The Securities and Exchange Commission said it will consider allowing U.S. public companies to choose which type of accounting standards they use to report financial results, a move some believe could one day spell the end of U.S. generally accepted accounting principles, or GAAP.

The commission said it will begin soliciting comments this summer on a possible change allowing foreign companies registered with it to file financial results using international financial reporting standards, or IFRS.  Currently, foreign companies that file with the SEC must reconcile their results to U.S. GAAP, a costly and time-consuming process that many companies, especially in Europe, want to do away with.

If the commission changed the rules to give foreign companies a choice, it would also have to consider whether U.S. companies shouldn't be able to choose between U.S. and international rules, according to the SEC.  The announcement marks a "critical step" toward allowing U.S. companies to use international rules, John White, head of the agency's divisions of corporate finance, said.

SEC Chairman Christopher Cox said the agency remains committed to removing the reconciliation requirement by 2009.  Such a move was the subject of an SEC roundtable and is being closely watched by European Union officials.

Currently, U.S. companies are required to report results following U.S. GAAP.  Giving companies a choice between accounting rules could spell the end of a U.S.-based accounting system, some accounting experts believe.  The reasons:  International standards, which emphasize broad-based principles over detailed rules, are seen as giving companies greater flexibility;  also, many multinational companies will be using international standards for subsidiaries in foreign companies and would rather have one accounting system globally.
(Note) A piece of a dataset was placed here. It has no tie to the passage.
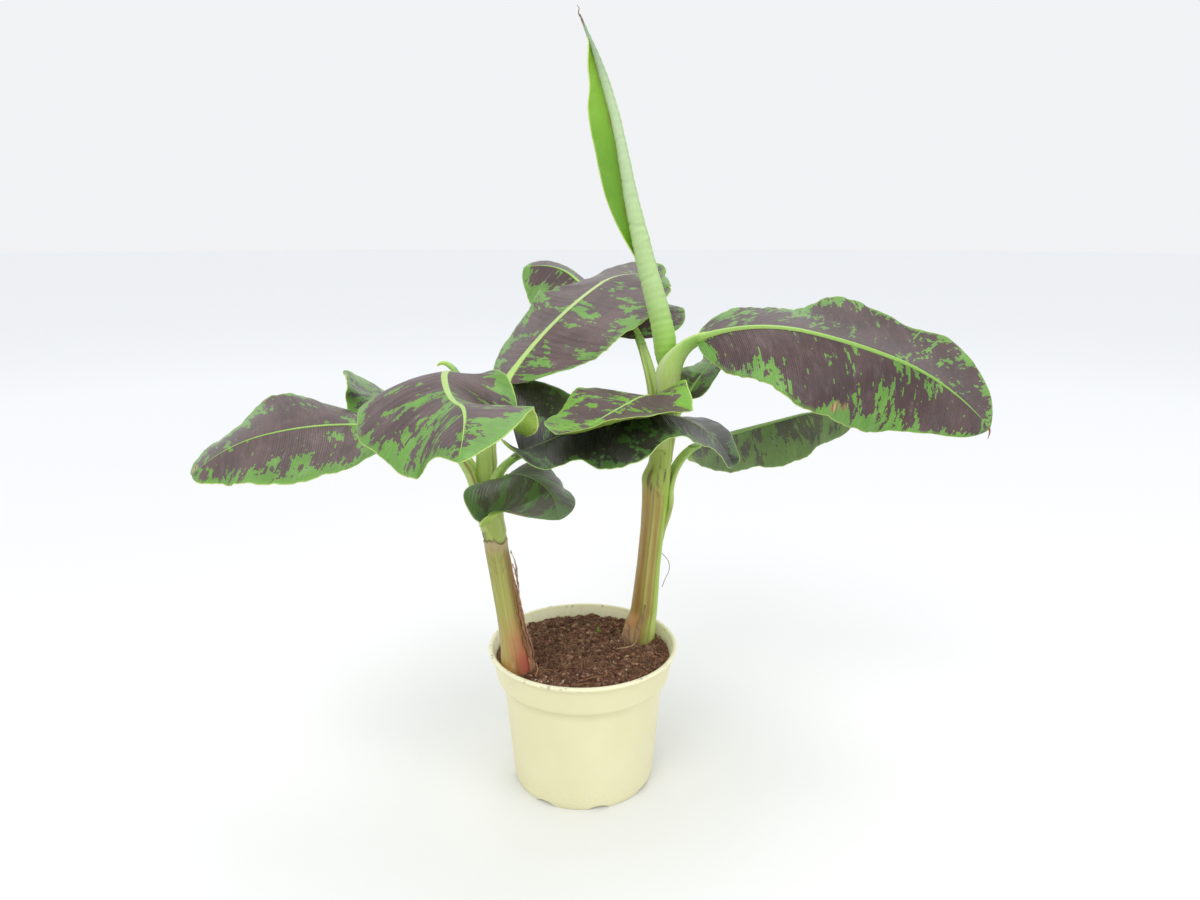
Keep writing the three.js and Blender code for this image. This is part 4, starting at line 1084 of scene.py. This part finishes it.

Some experts don't think a move away from U.S. GAAP would necessarily be bad.  "We should get seriously behind international accounting standards because we have something to offer their development and they're being used increasingly in every other part of the world," said Don Nicolaisen, a former SEC chief accountant who put together a road map for the agency to follow in looking to converge global accounting standards.  In fact, Mr. Nicolaisen believes the SEC should eventually dump U.S. GAAP altogether and require the use of international rules, as many countries already do.  "I think it would be a mistake for us to miss the boat by being the only nation with our own brand of accounting," he added.